My opinion is that we were badly outplayed in the 2nd against Colgate, but it was a fairly even game overall. My guess is if we looked at shot attempts, it would be much closer to even over that game and that is, in fact, one area where we need to improve...shot accuracy or getting shots on net. That's one part of our power play woes. We miss the net, a lot.
I've been thinking the same thing about our PK -- the hyper-aggressiveness seems to have disappeared, and I don't know why.
And yeah, the margins are extremely thin, all over college hockey. We disappeared for much of the third at Harvard, and they still barely beat us. We were streaky at Dartmouth, and they still barely beat us. A year ago at Dartmouth, we outplayed them and still barely beat them. We didn't play 60 minutes against Yale recently, and they still barely beat us. A year ago, we barely beat them in Canton. Yale was the last team to make it into the NCAA tournament when they won it. Providence was a #4 seed last year when they won it. There's just not much daylight between teams.

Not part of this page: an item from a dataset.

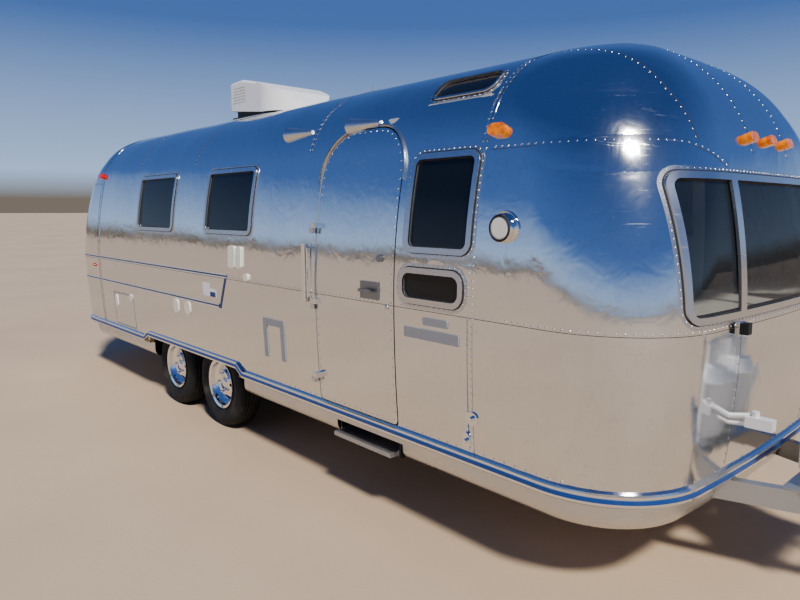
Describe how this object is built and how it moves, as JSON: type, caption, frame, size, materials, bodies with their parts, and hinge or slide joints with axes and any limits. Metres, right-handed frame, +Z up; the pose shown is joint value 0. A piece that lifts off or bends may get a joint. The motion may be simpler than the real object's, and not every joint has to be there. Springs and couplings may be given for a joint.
{
  "type": "travel trailer caravan",
  "caption": "Round-ended riveted aluminium travel trailer on a tandem axle, with a hinged entry door, panoramic nose window, roof air conditioner and A-frame tongue.",
  "frame": {"origin": "on the ground, midway between the rear of the bumper box and the front of the coupler, on the centre line", "axes": "+X forward to the coupler, +Y to the street side away from the entry door, +Z up"},
  "size_m": [8.4469, 2.5059, 2.9599],
  "materials": {
    "skin": "polished",
    "skin_door": "polished",
    "frame_aluminium": "satin",
    "glass": "tinted",
    "rail_aluminium": "satin",
    "blue_insert": "satin",
    "deck": "plain",
    "galvanised": "satin",
    "chassis_paint": "aluminium paint",
    "black_paint": "satin",
    "rim": "polished",
    "tyre": "matt",
    "white_plastic": "gloss",
    "dark_plastic": "matt",
    "amber_lens": "gloss",
    "red_lens": "gloss",
    "bottle": "satin",
    "steel": "satin"
  },
  "bodies": {
    "trailer": {"wall_curb": "skin", "wall_street": "skin", "roof": "skin", "cap_front": "skin", "cap_rear": "skin", "window_frames": "frame_aluminium", "window_panes": "glass", "nose_frame": "frame_aluminium", "tail_frame": "frame_aluminium", "nose_panes": "glass", "tail_pane": "glass", "rub_rail": "rail_aluminium", "rub_insert": "blue_insert", "floor_deck": "deck", "wheel_wells": "galvanised", "belly_pan": "rail_aluminium", "chassis_rails": "chassis_paint", "cross_members": "chassis_paint", "tongue_frame": "chassis_paint", "coupler": "black_paint", "jack_tube": "steel", "bottle_tray": "steel", "gas_bottles": "bottle", "axle_front": "black_paint", "axle_rear": "black_paint", "door_hinges": "frame_aluminium", "grab_handle": "white_plastic", "step_slides": "black_paint", "aircon_base": "white_plastic", "aircon_cover": "white_plastic", "vent_base_front": "white_plastic", "vent_base_rear": "white_plastic", "rear_bumper": "rail_aluminium", "lamps_amber": "amber_lens", "lamps_red": "red_lens", "porch_lamp": "white_plastic", "service_plates": "frame_aluminium", "roof_scoops": "white_plastic", "aerial_bracket": "frame_aluminium", "door_gutter": "frame_aluminium", "white_covers": "white_plastic", "side_inlets": "rim", "trim_stripes": "blue_insert", "nose_shelf": "deck", "nose_bracket": "white_plastic"},
    "door": {"door_panel": "skin_door", "door_latch": "frame_aluminium"},
    "jack_leg_body": {"jack_leg": "steel"},
    "step": {"entry_step": "black_paint"},
    "bumper_cover": {"bumper_lid": "rail_aluminium"},
    "vent_cover_front": {"vent_lid_front": "white_plastic"},
    "vent_cover_rear": {"vent_lid_rear": "white_plastic"},
    "wheel_front_curb": {"rim_front_curb": "rim", "tyre_front_curb": "tyre"},
    "wheel_front_street": {"rim_front_street": "rim", "tyre_front_street": "tyre"},
    "wheel_rear_curb": {"rim_rear_curb": "rim", "tyre_rear_curb": "tyre"},
    "wheel_rear_street": {"rim_rear_street": "rim", "tyre_rear_street": "tyre"}
  },
  "joints": [
    {"name": "door_swing", "type": "hinge", "parent": "trailer", "child": "door", "pos_m": [0.88, -1.233, 1.3], "axis": [0, 0, -1], "range_deg": [0, 100]},
    {"name": "jack_slide", "type": "slide", "parent": "trailer", "child": "jack_leg_body", "axis": [0, 0, 1], "range_m": [-0.1, 0.34]},
    {"name": "step_slide", "type": "slide", "parent": "trailer", "child": "step", "axis": [0, -1, 0], "range_m": [0, 0.2]},
    {"name": "bumper_lid_hinge", "type": "hinge", "parent": "trailer", "child": "bumper_cover", "pos_m": [-4.2279, 0, 0.5089], "axis": [0, -1, 0], "range_deg": [0, 100]},
    {"name": "vent_hinge_front", "type": "hinge", "parent": "trailer", "child": "vent_cover_front", "pos_m": [2.12, 0, 2.62585], "axis": [0, 1, 0], "range_deg": [0, 50]},
    {"name": "vent_hinge_rear", "type": "hinge", "parent": "trailer", "child": "vent_cover_rear", "pos_m": [-2.53, 0, 2.62585], "axis": [0, 1, 0], "range_deg": [0, 50]},
    {"name": "wheel_spin_front_curb", "type": "hinge", "parent": "trailer", "child": "wheel_front_curb", "pos_m": [-0.644, -1.02, 0.352], "axis": [0, 1, 0], "continuous": true},
    {"name": "wheel_spin_front_street", "type": "hinge", "parent": "trailer", "child": "wheel_front_street", "pos_m": [-0.644, 1.02, 0.352], "axis": [0, 1, 0], "continuous": true},
    {"name": "wheel_spin_rear_curb", "type": "hinge", "parent": "trailer", "child": "wheel_rear_curb", "pos_m": [-1.498, -1.02, 0.352], "axis": [0, 1, 0], "continuous": true},
    {"name": "wheel_spin_rear_street", "type": "hinge", "parent": "trailer", "child": "wheel_rear_street", "pos_m": [-1.498, 1.02, 0.352], "axis": [0, 1, 0], "continuous": true}
  ]
}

The total shot attempts were closer than the shots, but not by a huge amount. They outshot us 47-26, i.e. by 81%, and they outdid us in total attempts 70-45, by 56%. But yeah, we missed at a much higher rate than they did -- 13 misses and 1 post out of 45 attempts, vs. 13 misses out of 70 attempts. I'm getting pretty tired of hearing Greg Lapinski say "and he missed the net".
I have noticed this problem with getting the pucks on net all year. They have been struggling with shooting the puck, when to shoot the puck and actually doing it. I noticed right away the huge difference in the 3rd period of the Cornell game Saturday night where we seemed to have finally figured it out. Not only that, but we were throwing everything at their goalie. We were shooting from all angles and just making sure that if we had the puck we weren't necessarily just cycling the puck around and looking for the perfect shot, but we put everything on net. We all know the results from that period and how it catapulted them to the win, so it shows that style of hockey can work in certain situations. With a goalie like Cornell's it was what was needed to beat him. He would save just about everything he could see, so a fluky goal or a goal when he is screened in front is what was going to beat him .... and it did!
And in this era of low scoring and great goalies, there are a lot of those "certain situations" in which you've got to throw everything (pucks and bodies) at the net and go for chaos, deflections, and bounces, because you're so unlikely to get a clean shot past the goalie. There's a reason that the four most common words in interviews are "pucks to the net". In the NCAA as a whole, on average you can expect to score 3 and maybe 2 goals a game most of the time. In the ECAC, which has a pile of great goalies and defenses, it's even tougher -- you can expect to score 2 and maybe 3 a game. The ECAC is the stingiest league with the best goalies and the best team defense. ECAC goalies currently hold 5 of the top 10 save percentages, and 7 of the top 20 -- Hockey East is the only other league that even has 4 goalies in the top 20. So there's no tougher offensive slog than in our league.
I'm just curious on what you think: Is the ECAC the stingiest league due to the best goalies and team defense or due to lack of scoring capabilities by the forwards making the goalie stats lower than if say the goalies and team defense were in HE or the NCHC facing their forwards? I'm too lazy to try to compare goals against average and save percentage of ECAC teams when they play non league games against HE, NCHC or B1G teams vs those against ECAC teams.
And I also say good luck this weekend hoping for a North Country sweep of the Capital District.